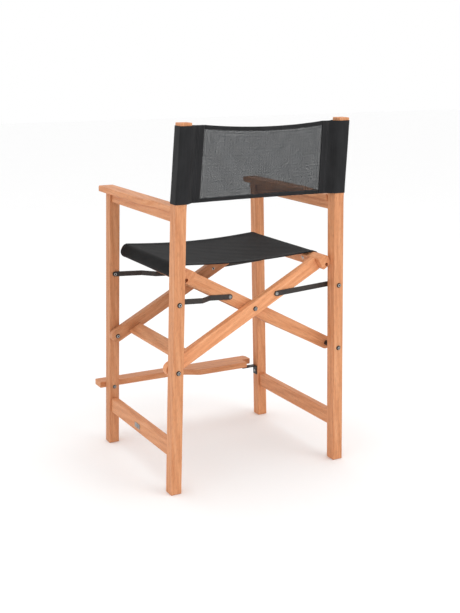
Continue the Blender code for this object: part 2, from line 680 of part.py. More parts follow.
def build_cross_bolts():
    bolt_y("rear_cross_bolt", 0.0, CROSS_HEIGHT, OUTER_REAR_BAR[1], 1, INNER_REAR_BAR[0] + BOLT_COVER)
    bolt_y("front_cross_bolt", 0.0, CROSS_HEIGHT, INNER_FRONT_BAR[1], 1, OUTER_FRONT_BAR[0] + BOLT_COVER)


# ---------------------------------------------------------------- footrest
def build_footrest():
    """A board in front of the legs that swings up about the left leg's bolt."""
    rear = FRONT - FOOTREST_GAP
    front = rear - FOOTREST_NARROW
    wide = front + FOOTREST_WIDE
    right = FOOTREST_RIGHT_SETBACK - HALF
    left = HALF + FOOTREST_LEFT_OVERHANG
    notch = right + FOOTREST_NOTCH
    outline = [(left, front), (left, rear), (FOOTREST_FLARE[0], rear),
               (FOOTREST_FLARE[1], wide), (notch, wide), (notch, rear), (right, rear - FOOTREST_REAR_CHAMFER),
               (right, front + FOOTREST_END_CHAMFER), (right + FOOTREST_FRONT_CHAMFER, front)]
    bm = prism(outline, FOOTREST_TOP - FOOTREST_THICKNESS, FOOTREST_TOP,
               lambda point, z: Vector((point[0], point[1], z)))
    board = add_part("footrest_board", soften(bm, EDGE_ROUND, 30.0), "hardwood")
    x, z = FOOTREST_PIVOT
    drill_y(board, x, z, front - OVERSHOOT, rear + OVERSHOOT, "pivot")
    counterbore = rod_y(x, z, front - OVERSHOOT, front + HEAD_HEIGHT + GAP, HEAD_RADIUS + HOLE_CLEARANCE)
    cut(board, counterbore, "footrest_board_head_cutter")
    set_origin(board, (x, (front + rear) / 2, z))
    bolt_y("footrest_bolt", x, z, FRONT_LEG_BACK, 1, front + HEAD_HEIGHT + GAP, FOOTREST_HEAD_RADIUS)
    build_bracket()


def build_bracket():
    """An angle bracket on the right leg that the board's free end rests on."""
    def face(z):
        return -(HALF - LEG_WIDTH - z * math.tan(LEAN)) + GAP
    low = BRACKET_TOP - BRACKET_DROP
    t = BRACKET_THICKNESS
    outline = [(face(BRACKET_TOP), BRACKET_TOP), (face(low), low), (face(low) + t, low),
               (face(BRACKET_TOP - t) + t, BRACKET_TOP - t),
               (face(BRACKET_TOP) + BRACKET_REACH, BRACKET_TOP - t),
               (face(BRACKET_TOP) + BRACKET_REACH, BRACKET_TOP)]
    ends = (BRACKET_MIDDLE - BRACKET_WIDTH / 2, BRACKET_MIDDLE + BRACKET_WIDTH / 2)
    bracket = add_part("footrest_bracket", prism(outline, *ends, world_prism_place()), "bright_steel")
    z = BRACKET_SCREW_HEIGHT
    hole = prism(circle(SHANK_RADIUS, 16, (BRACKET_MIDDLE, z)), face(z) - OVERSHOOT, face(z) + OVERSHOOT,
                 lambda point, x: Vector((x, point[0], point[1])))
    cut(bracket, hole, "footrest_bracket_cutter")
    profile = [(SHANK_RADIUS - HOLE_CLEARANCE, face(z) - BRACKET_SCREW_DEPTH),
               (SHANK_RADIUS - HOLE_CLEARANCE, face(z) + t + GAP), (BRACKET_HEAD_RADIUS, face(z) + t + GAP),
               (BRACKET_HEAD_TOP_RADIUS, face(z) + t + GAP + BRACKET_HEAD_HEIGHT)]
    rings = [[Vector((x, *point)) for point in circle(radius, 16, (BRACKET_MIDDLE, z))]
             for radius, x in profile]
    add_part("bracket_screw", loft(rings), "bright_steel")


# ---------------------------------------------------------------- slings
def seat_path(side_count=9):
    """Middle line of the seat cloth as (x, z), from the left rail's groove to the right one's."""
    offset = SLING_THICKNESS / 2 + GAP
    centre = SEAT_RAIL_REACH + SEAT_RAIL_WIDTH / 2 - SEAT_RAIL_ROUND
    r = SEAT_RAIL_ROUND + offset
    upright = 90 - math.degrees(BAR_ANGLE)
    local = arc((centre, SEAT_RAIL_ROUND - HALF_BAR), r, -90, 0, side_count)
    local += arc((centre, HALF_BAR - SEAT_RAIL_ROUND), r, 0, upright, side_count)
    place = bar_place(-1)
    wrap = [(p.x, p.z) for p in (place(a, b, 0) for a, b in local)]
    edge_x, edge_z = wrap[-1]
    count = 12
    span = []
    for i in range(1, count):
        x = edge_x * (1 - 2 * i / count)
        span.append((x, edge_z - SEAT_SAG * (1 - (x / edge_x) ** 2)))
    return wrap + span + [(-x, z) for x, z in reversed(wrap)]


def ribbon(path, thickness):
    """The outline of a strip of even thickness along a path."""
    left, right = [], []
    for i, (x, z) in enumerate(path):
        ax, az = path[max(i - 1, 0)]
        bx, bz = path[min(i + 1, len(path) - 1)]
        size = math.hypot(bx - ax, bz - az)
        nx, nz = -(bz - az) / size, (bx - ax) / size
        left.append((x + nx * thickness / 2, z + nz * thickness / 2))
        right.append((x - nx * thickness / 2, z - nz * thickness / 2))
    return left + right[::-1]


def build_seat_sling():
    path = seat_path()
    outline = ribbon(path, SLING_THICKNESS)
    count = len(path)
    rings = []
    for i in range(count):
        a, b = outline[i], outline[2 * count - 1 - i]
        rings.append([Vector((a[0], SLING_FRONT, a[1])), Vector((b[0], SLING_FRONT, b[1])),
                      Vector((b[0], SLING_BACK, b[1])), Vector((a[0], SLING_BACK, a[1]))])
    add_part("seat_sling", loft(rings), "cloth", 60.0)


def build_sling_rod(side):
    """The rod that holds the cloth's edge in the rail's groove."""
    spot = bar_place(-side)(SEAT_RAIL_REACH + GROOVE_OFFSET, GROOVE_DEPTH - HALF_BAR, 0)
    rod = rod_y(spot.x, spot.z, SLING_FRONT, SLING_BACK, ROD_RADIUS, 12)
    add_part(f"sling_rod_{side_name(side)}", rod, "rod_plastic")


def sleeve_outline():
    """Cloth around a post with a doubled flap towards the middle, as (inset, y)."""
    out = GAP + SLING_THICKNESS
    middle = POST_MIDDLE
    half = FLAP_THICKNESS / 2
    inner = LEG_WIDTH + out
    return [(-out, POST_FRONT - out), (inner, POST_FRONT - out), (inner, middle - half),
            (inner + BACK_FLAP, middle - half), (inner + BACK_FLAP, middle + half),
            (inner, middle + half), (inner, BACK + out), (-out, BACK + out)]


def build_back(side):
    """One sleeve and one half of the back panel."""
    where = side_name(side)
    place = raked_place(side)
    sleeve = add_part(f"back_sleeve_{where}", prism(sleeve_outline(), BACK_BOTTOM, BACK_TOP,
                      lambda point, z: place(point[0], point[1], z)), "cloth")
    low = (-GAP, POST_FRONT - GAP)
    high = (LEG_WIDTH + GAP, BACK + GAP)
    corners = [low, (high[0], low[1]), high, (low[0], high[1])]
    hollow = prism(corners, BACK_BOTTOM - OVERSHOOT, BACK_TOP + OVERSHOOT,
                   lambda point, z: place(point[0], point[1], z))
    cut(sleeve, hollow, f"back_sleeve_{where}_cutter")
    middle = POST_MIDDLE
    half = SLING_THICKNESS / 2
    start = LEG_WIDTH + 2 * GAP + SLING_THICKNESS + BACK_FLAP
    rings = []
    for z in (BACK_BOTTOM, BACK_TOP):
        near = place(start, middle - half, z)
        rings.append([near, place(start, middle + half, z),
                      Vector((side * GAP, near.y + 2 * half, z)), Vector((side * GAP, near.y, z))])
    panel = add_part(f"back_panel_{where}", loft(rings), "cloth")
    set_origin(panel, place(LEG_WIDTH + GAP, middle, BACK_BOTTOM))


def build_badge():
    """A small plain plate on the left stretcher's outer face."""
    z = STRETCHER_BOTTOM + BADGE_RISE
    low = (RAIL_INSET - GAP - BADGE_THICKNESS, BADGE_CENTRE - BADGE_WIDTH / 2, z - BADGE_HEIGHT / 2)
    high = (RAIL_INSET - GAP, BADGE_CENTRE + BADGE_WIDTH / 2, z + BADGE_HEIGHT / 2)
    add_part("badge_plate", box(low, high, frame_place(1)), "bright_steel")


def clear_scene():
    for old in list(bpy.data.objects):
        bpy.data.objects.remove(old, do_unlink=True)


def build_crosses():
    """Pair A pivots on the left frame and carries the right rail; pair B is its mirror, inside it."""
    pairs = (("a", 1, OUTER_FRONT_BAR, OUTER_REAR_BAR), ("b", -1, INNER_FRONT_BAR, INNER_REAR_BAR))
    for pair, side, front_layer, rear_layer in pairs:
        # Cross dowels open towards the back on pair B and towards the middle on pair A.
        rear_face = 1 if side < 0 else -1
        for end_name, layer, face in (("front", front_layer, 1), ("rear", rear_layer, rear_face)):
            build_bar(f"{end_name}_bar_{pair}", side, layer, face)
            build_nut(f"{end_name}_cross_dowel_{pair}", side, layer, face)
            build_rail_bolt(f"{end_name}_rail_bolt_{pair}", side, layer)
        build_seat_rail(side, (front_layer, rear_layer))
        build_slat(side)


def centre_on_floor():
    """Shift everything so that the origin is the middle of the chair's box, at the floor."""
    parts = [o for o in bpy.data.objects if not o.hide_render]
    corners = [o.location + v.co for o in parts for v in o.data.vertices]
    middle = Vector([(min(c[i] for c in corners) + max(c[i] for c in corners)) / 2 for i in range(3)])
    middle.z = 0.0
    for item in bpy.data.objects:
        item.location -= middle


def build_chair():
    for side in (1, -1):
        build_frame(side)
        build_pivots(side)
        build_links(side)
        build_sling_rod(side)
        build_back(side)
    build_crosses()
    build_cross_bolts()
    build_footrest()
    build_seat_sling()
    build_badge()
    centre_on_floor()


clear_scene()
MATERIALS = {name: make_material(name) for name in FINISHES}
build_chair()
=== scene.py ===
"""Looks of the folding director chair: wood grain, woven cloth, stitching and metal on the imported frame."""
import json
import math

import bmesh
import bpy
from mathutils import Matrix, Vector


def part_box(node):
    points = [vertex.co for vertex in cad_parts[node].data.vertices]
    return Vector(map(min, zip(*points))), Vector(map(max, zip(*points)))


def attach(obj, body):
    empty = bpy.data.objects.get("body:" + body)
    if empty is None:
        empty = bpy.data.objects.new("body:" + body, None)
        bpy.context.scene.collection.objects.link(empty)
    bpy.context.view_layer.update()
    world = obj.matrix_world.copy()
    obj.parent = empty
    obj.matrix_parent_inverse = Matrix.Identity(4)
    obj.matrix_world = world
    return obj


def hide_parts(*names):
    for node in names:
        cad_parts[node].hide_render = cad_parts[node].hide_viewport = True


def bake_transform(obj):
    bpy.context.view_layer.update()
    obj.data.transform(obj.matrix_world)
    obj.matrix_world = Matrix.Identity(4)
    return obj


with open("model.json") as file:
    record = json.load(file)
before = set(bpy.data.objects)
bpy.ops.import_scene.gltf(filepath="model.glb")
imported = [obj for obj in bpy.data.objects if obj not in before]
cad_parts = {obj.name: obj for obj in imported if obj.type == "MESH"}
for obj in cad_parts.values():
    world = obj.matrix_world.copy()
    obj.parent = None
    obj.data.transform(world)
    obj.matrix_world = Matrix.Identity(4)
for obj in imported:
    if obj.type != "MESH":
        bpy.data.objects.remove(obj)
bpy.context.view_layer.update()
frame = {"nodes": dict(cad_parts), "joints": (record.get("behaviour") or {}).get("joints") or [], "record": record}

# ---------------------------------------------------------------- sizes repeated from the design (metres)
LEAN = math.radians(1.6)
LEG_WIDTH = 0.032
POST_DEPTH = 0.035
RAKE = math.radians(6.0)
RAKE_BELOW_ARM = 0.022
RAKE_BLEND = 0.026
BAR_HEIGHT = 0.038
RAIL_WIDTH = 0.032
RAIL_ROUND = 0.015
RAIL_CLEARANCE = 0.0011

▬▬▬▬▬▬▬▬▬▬

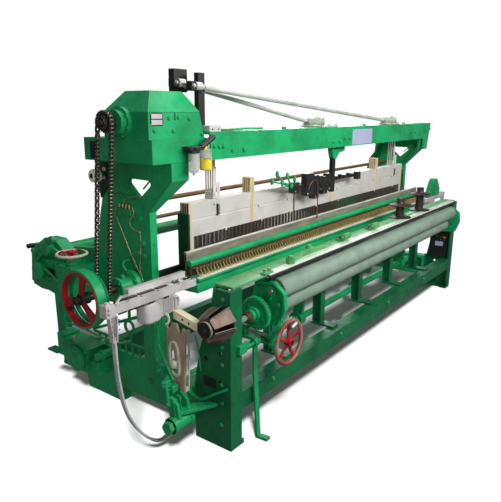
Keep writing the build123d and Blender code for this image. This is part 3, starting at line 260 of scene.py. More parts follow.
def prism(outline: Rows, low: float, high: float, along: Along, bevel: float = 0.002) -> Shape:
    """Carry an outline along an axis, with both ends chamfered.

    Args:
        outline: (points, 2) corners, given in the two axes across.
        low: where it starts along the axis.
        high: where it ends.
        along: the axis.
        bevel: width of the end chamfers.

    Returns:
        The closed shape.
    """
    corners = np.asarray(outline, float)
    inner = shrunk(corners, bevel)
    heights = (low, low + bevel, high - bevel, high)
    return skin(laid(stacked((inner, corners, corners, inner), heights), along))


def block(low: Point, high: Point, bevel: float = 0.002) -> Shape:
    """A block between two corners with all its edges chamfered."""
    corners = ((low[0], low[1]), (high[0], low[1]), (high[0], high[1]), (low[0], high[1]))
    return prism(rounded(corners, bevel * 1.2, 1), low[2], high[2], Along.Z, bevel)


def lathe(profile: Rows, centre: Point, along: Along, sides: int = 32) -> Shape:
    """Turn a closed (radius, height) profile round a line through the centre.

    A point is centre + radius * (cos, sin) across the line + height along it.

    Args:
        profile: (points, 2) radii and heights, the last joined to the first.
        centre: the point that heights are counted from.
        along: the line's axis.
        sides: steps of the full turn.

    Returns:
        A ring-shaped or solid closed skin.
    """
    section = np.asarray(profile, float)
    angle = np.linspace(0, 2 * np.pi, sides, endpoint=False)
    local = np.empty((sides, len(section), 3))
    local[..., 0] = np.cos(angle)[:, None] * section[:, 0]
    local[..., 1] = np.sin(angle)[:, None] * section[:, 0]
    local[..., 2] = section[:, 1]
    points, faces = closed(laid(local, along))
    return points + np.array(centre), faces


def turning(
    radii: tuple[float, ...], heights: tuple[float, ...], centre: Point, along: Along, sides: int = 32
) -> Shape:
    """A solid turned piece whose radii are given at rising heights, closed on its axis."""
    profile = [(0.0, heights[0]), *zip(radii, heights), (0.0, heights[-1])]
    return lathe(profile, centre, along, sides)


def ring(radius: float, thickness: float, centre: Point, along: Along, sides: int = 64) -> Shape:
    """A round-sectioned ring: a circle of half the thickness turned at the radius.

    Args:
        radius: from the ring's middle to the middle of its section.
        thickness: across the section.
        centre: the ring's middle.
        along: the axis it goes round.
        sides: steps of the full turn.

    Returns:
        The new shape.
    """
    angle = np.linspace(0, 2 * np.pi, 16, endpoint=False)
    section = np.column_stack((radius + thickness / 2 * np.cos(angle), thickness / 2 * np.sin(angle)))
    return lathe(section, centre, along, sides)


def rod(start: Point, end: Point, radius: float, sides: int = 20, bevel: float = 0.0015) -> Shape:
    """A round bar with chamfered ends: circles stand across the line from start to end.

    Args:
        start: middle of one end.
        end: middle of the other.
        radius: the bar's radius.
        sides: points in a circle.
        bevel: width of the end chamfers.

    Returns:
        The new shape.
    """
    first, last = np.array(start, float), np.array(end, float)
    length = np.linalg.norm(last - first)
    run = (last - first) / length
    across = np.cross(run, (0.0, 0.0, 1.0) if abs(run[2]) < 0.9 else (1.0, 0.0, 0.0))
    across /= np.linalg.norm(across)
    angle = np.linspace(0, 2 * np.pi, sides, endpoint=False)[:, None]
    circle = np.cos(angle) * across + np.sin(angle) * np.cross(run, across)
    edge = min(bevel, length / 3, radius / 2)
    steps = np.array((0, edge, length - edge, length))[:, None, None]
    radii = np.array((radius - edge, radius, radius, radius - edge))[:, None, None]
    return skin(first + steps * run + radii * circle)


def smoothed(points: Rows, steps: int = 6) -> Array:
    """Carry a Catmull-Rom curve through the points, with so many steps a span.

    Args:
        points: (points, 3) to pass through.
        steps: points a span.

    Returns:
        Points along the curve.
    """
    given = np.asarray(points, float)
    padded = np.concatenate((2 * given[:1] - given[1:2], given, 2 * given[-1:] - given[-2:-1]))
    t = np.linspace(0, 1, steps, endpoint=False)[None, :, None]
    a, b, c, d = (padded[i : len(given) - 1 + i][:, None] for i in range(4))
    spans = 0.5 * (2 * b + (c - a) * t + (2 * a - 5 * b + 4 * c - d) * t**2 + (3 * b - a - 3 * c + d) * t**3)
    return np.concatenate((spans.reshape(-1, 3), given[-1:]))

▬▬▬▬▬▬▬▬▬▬

> [SHORT EXERCISE] Go through the material above and output exactly the lines from the one containing "Keep writing the" through the one containing "A point is centre".

> [RIGHT ANSWER]
Keep writing the build123d and Blender code for this image. This is part 3, starting at line 260 of scene.py. More parts follow.
def prism(outline: Rows, low: float, high: float, along: Along, bevel: float = 0.002) -> Shape:
    """Carry an outline along an axis, with both ends chamfered.

    Args:
        outline: (points, 2) corners, given in the two axes across.
        low: where it starts along the axis.
        high: where it ends.
        along: the axis.
        bevel: width of the end chamfers.

    Returns:
        The closed shape.
    """
    corners = np.asarray(outline, float)
    inner = shrunk(corners, bevel)
    heights = (low, low + bevel, high - bevel, high)
    return skin(laid(stacked((inner, corners, corners, inner), heights), along))


def block(low: Point, high: Point, bevel: float = 0.002) -> Shape:
    """A block between two corners with all its edges chamfered."""
    corners = ((low[0], low[1]), (high[0], low[1]), (high[0], high[1]), (low[0], high[1]))
    return prism(rounded(corners, bevel * 1.2, 1), low[2], high[2], Along.Z, bevel)


def lathe(profile: Rows, centre: Point, along: Along, sides: int = 32) -> Shape:
    """Turn a closed (radius, height) profile round a line through the centre.

    A point is centre + radius * (cos, sin) across the line + height along it.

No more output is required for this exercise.